[start Stored data]
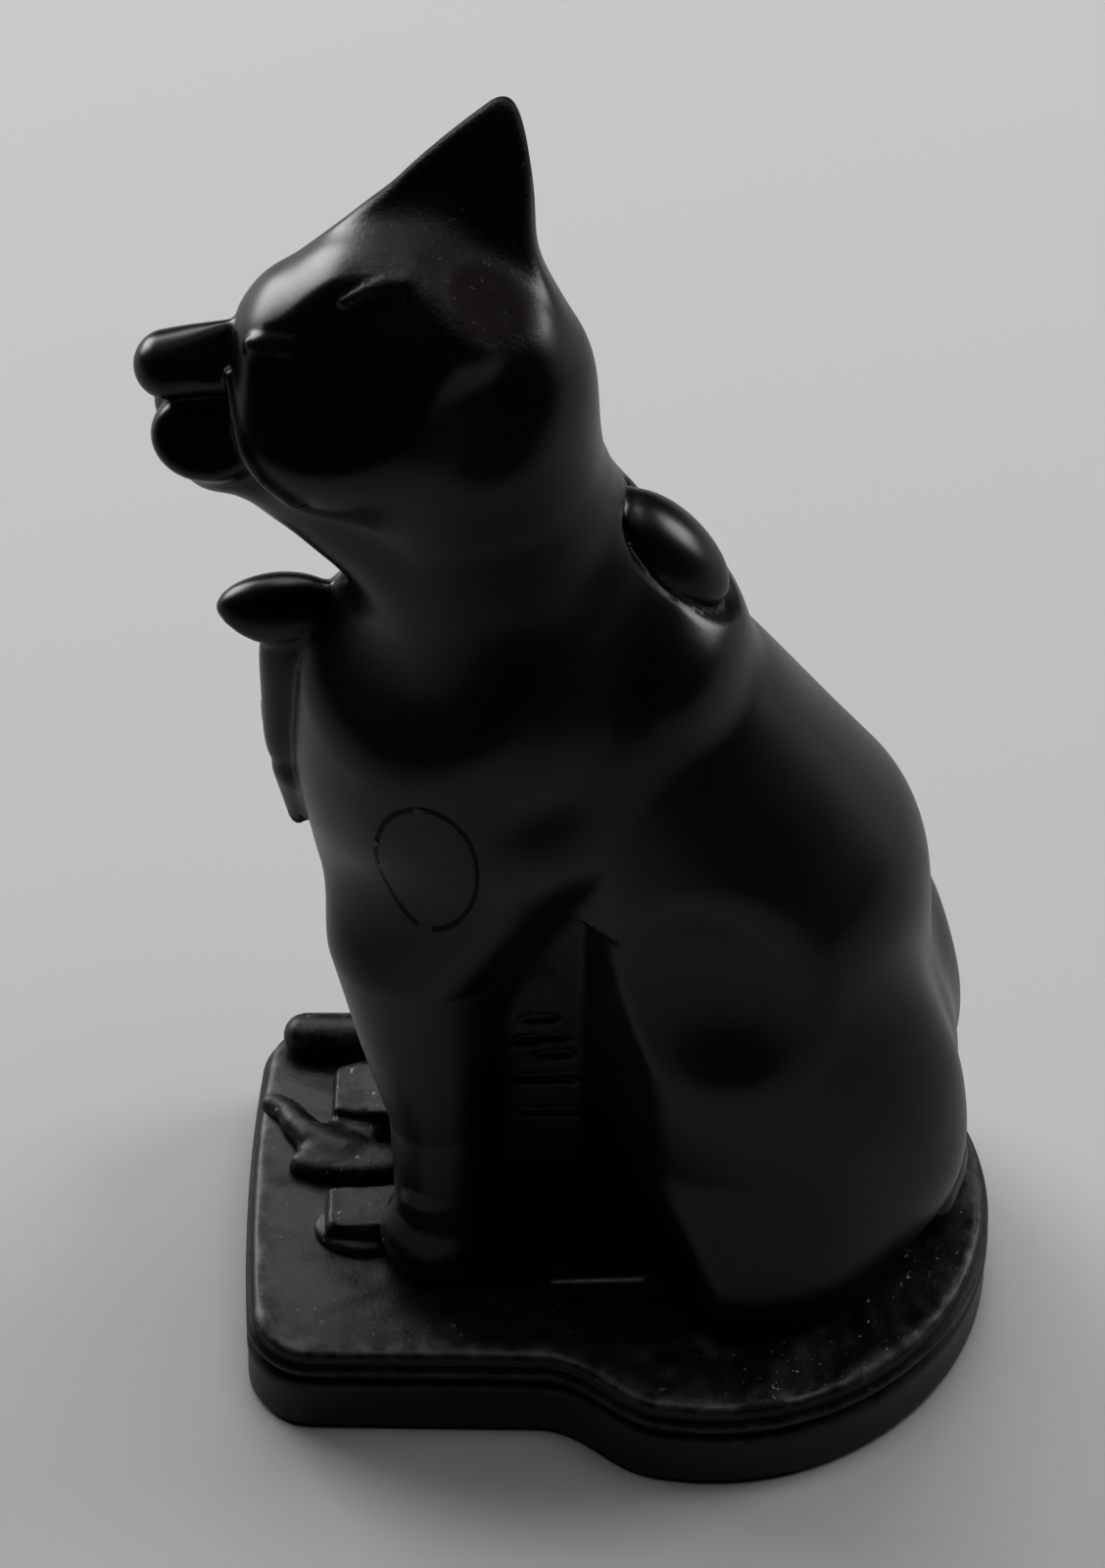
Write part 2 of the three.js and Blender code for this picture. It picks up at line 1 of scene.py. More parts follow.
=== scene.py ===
"""The looks of a small seated cat with its plinth, cast in one piece in black filled resin.

The file is laid out as an add-on and is run as a script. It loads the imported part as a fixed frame, covers
it with a finely modelled casting of the same form, and adds a pale floor, soft light and the camera.
Shapes are worked out in millimetres and put in place in metres. The cat faces -X, its left side is towards
-Y and +Z is up. The cat's forms are measured from the plinth's top, and the plinth from its underside.
"""
import math

import bpy
import numpy as np
from mathutils import Matrix, Vector


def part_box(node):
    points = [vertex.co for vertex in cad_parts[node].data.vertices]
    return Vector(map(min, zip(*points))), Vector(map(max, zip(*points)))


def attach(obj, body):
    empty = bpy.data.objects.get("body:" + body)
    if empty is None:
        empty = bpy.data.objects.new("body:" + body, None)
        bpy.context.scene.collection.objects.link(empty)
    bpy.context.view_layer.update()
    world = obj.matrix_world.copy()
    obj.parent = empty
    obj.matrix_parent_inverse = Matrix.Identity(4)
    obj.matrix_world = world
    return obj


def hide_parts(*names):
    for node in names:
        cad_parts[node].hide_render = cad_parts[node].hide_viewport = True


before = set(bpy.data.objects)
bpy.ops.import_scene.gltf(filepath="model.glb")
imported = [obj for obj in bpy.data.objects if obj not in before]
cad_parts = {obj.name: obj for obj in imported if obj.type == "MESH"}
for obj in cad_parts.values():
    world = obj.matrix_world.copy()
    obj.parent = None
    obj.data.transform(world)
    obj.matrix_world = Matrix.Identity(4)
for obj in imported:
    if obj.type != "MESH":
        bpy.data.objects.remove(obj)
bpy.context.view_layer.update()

bl_info = {
    "name": "Seated cat casting",
    "version": (1, 0, 0),
    "blender": (4, 5, 0),
    "location": "3D View > Sidebar > Seated cat",
    "description": "Builds a seated cat figure with its plinth, and a small studio for it",
    "category": "Add Mesh",
}

MM = 0.001
NODE = "cat_figure"
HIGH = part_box(NODE)[1]

CAT_HEIGHT = 138.6  # mm from the plinth's top to the tip of the ear, as the cat's forms are written
CAT_SUNK = 1.2  # mm that the cat goes down into the plinth
LATTICE_BOTTOM = -2.6  # mm, below the cat's cut-off foot
PROFILE_HEIGHT = 11.4  # mm that the plinth's moulding is high, as its rows are written

CAMERA_AT = Vector((-0.00775, -0.3181, 0.4135))  # metres
CAMERA_ELEVATION = 47.0  # degrees that the camera looks down
CAMERA_ROLL = 0.77  # degrees that the camera leans to its left
CAMERA_LENS, CAMERA_SENSOR = 113.3, 36  # mm, the sensor along the picture's long side
CARD_BEHIND = 0.35  # metres from the camera back to the black card
CARD_HALF = 0.55, 0.4  # metres, half the card's width and height

# Each light's place, its width and height, all in metres, and its power in watts.
SOFTBOXES = {
    "window": ((-0.88, 0.74, 0.48), (0.68, 0.68), 10),
    "right window": ((1.06, 0.39, 0.5), (0.5, 0.5), 5),
    "back wall": ((-0.1, 0.75, 0.85), (0.9, 0.4), 2.5),
    "ceiling": ((0.1, 0.25, 1.5), (1.2, 1.2), 14),
}
LIGHTS_FACE = Vector((0, 0, 0.07))  # metres, the middle of the figure
ROOM_COLOUR, ROOM_STRENGTH = "#9aa2a6", 0.08
FLOOR_RADIUS = 3.0  # metres
FLOOR_SHADE = "#2a2a2a"  # the floor's colour where its painted shade is darkest
FLOOR_SHADE_BEGINS, FLOOR_SHADE_FULL = -0.14, -0.4  # metres along Y
FELT = "#050505"

# The noises in the resin, each with its size in mm, detail and roughness: clouds in the polish, patches of
# wear and of brown, grit, and grains of stone powder.
RESIN_NOISES = (9, 3, 0.55), (2.2, 4, 0.65), (0.5, 3, 0.6), (0.7, 2, 0.5)
GRIT_DEPTH = 0.12  # mm
SCRATCH_DEPTH = 0.3  # mm
SCRATCH_HALF_WIDTH = 0.045  # as a share of the scratched ring's half size
SCRATCH_GAPS = 3  # mm, the size of the noise that breaks the scratch


# Colours

def linear(hex_colour):
    """An sRGB hex colour as linear red, green, blue and full alpha."""
    parts = [int(hex_colour[i:i + 2], 16) / 255 for i in (1, 3, 5)]
    return [c / 12.92 if c <= 0.04045 else ((c + 0.055) / 1.055) ** 2.4 for c in parts] + [1.0]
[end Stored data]
What you should do -
Reproduce all the data word for word.

Correct result -
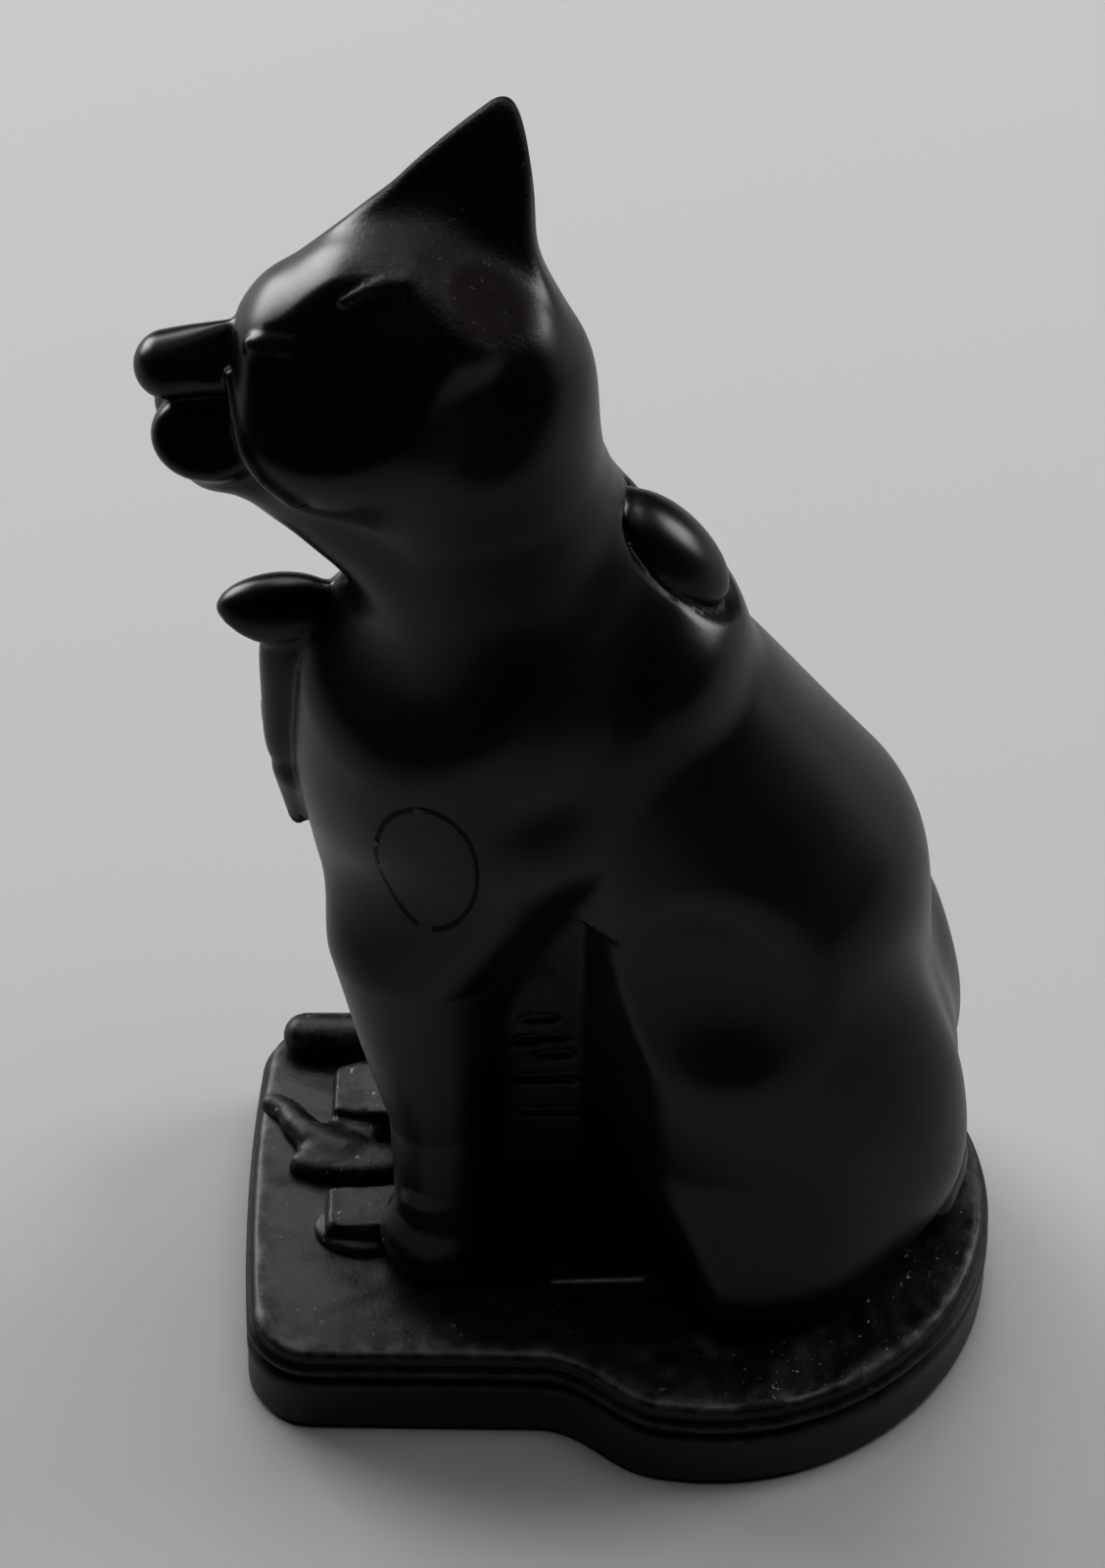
Write part 2 of the three.js and Blender code for this picture. It picks up at line 1 of scene.py. More parts follow.
=== scene.py ===
"""The looks of a small seated cat with its plinth, cast in one piece in black filled resin.

The file is laid out as an add-on and is run as a script. It loads the imported part as a fixed frame, covers
it with a finely modelled casting of the same form, and adds a pale floor, soft light and the camera.
Shapes are worked out in millimetres and put in place in metres. The cat faces -X, its left side is towards
-Y and +Z is up. The cat's forms are measured from the plinth's top, and the plinth from its underside.
"""
import math

import bpy
import numpy as np
from mathutils import Matrix, Vector


def part_box(node):
    points = [vertex.co for vertex in cad_parts[node].data.vertices]
    return Vector(map(min, zip(*points))), Vector(map(max, zip(*points)))


def attach(obj, body):
    empty = bpy.data.objects.get("body:" + body)
    if empty is None:
        empty = bpy.data.objects.new("body:" + body, None)
        bpy.context.scene.collection.objects.link(empty)
    bpy.context.view_layer.update()
    world = obj.matrix_world.copy()
    obj.parent = empty
    obj.matrix_parent_inverse = Matrix.Identity(4)
    obj.matrix_world = world
    return obj


def hide_parts(*names):
    for node in names:
        cad_parts[node].hide_render = cad_parts[node].hide_viewport = True


before = set(bpy.data.objects)
bpy.ops.import_scene.gltf(filepath="model.glb")
imported = [obj for obj in bpy.data.objects if obj not in before]
cad_parts = {obj.name: obj for obj in imported if obj.type == "MESH"}
for obj in cad_parts.values():
    world = obj.matrix_world.copy()
    obj.parent = None
    obj.data.transform(world)
    obj.matrix_world = Matrix.Identity(4)
for obj in imported:
    if obj.type != "MESH":
        bpy.data.objects.remove(obj)
bpy.context.view_layer.update()

bl_info = {
    "name": "Seated cat casting",
    "version": (1, 0, 0),
    "blender": (4, 5, 0),
    "location": "3D View > Sidebar > Seated cat",
    "description": "Builds a seated cat figure with its plinth, and a small studio for it",
    "category": "Add Mesh",
}

MM = 0.001
NODE = "cat_figure"
HIGH = part_box(NODE)[1]

CAT_HEIGHT = 138.6  # mm from the plinth's top to the tip of the ear, as the cat's forms are written
CAT_SUNK = 1.2  # mm that the cat goes down into the plinth
LATTICE_BOTTOM = -2.6  # mm, below the cat's cut-off foot
PROFILE_HEIGHT = 11.4  # mm that the plinth's moulding is high, as its rows are written

CAMERA_AT = Vector((-0.00775, -0.3181, 0.4135))  # metres
CAMERA_ELEVATION = 47.0  # degrees that the camera looks down
CAMERA_ROLL = 0.77  # degrees that the camera leans to its left
CAMERA_LENS, CAMERA_SENSOR = 113.3, 36  # mm, the sensor along the picture's long side
CARD_BEHIND = 0.35  # metres from the camera back to the black card
CARD_HALF = 0.55, 0.4  # metres, half the card's width and height

# Each light's place, its width and height, all in metres, and its power in watts.
SOFTBOXES = {
    "window": ((-0.88, 0.74, 0.48), (0.68, 0.68), 10),
    "right window": ((1.06, 0.39, 0.5), (0.5, 0.5), 5),
    "back wall": ((-0.1, 0.75, 0.85), (0.9, 0.4), 2.5),
    "ceiling": ((0.1, 0.25, 1.5), (1.2, 1.2), 14),
}
LIGHTS_FACE = Vector((0, 0, 0.07))  # metres, the middle of the figure
ROOM_COLOUR, ROOM_STRENGTH = "#9aa2a6", 0.08
FLOOR_RADIUS = 3.0  # metres
FLOOR_SHADE = "#2a2a2a"  # the floor's colour where its painted shade is darkest
FLOOR_SHADE_BEGINS, FLOOR_SHADE_FULL = -0.14, -0.4  # metres along Y
FELT = "#050505"

# The noises in the resin, each with its size in mm, detail and roughness: clouds in the polish, patches of
# wear and of brown, grit, and grains of stone powder.
RESIN_NOISES = (9, 3, 0.55), (2.2, 4, 0.65), (0.5, 3, 0.6), (0.7, 2, 0.5)
GRIT_DEPTH = 0.12  # mm
SCRATCH_DEPTH = 0.3  # mm
SCRATCH_HALF_WIDTH = 0.045  # as a share of the scratched ring's half size
SCRATCH_GAPS = 3  # mm, the size of the noise that breaks the scratch


# Colours

def linear(hex_colour):
    """An sRGB hex colour as linear red, green, blue and full alpha."""
    parts = [int(hex_colour[i:i + 2], 16) / 255 for i in (1, 3, 5)]
    return [c / 12.92 if c <= 0.04045 else ((c + 0.055) / 1.055) ** 2.4 for c in parts] + [1.0]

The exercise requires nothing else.